Le avevo raccontato che ero nato a Cagliari, circostanza che per i sardi in continente è sempre un abbraccio psicologico, ma presentando il suo romanzo incespicai sull’accento di santa Bonarìa, pronunciato come fosse una parola piana; in realtà è sdrucciola, l’accento va sulla terz’ultima. Lei mi corresse in pubblico: “Ma come, sbagli il nome della tua patrona? Si dice Bonària“. La santa è la patrona di Cagliari. Me la cavai spiegando che ero rimasto in Sardegna appena due anni appena nato e non avevo appreso la lingua.
L’aspetto più curioso dell’incontro riguarda la mia profezia sul vincitore, anzi sulla vincitrice. Leggendo il suo libro, avevo capito che aveva tutte le caratteristiche per vincere. Ho imparato a conoscere la giuria dei trecento lettori, che ha caratteristiche abbastanza precise e, devo dire, sbaglio raramente. I giurati popolari cercano una storia, non amano i saggi, i gialli, le biografie, tantomeno il romanzo psicologico come Milano è una selva oscura della Pariani, dove il protagonista si chiama Dante e si aggira per Milano. I lettori popolari che votano cercano libri semplici, per così dire, meglio se personaggio e trama recupera un po’ della storia popolare dimenticata.

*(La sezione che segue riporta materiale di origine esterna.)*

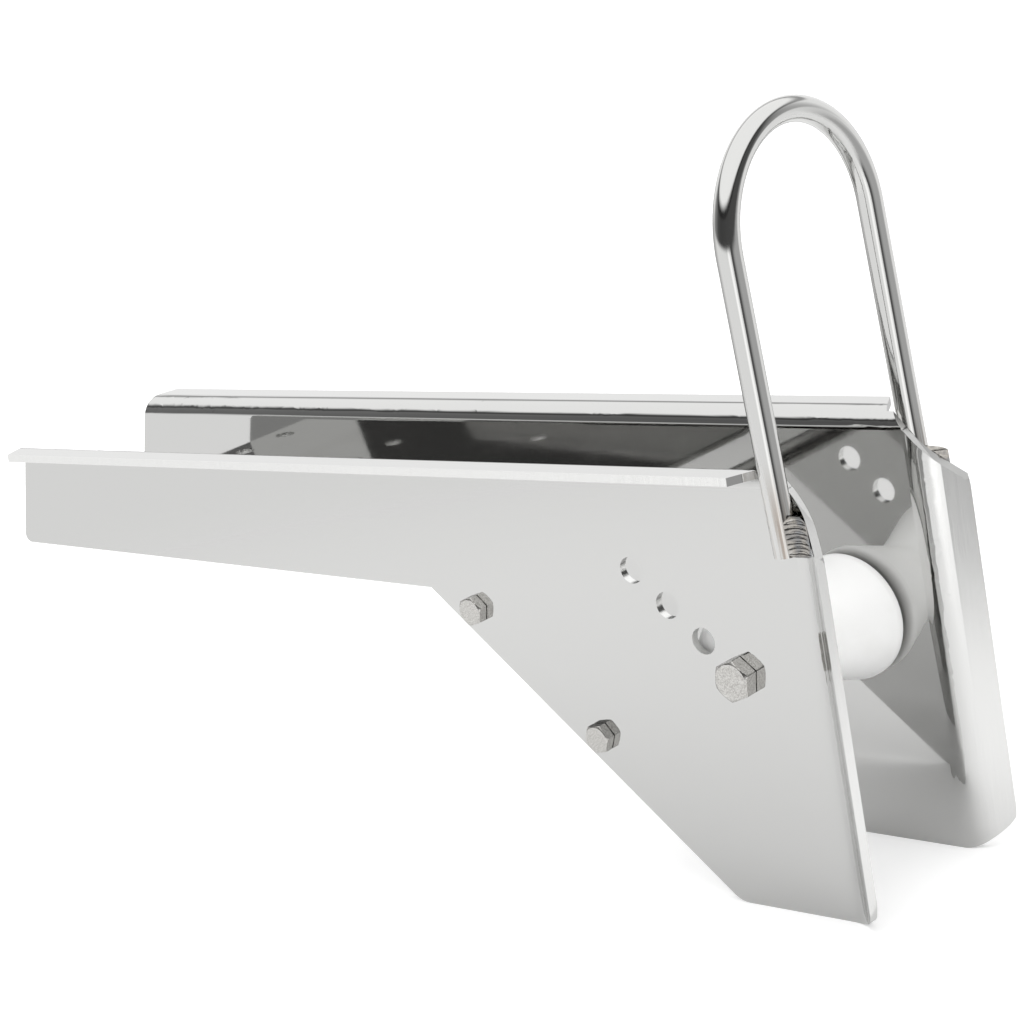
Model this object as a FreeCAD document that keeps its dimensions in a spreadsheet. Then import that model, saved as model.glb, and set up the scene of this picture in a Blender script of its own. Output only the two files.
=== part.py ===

Al mio vaticinio lei rispose alzando le spalle: “Macchè, tutti puntano su Pennacchi”. In effetti, per la ragione di cui sopra gli addetti ai lavori non aspettavano altro. Però il suo libro ricreava la Storia, quella con la S maiuscola, non raccontava una storia, ancorché minuscola ma personale e che quindi potenzialmente coinvolgeva tutti. Promisi a Michela: “Senti, sono così sicuro che vinci che scommetto una bottiglia di vino. Se ho ragione, la porto io a te invece del contrario”. Michela Murgia non vinse il Campiello, lo stravinse: 119 voti per lei, 73 per Pennacchi che appunto arrivò secondo. Segno che i miei criteri di valutazione sono giusti. E poi Carofiglio, Lerner e Pariani.
Ci rivedemmo a ottobre a Schio, dove l’allora presidente della Confindustria locale, Laura Dalla Vecchia, aveva l’intelligente abitudine di invitare il vincitore del Campiello per un incontro sul suo libro. Di fronte a tutti, consegnai la bottiglia di vino spiegandone il motivo pubblicamente. Lei confermò, ringraziò e sorrise.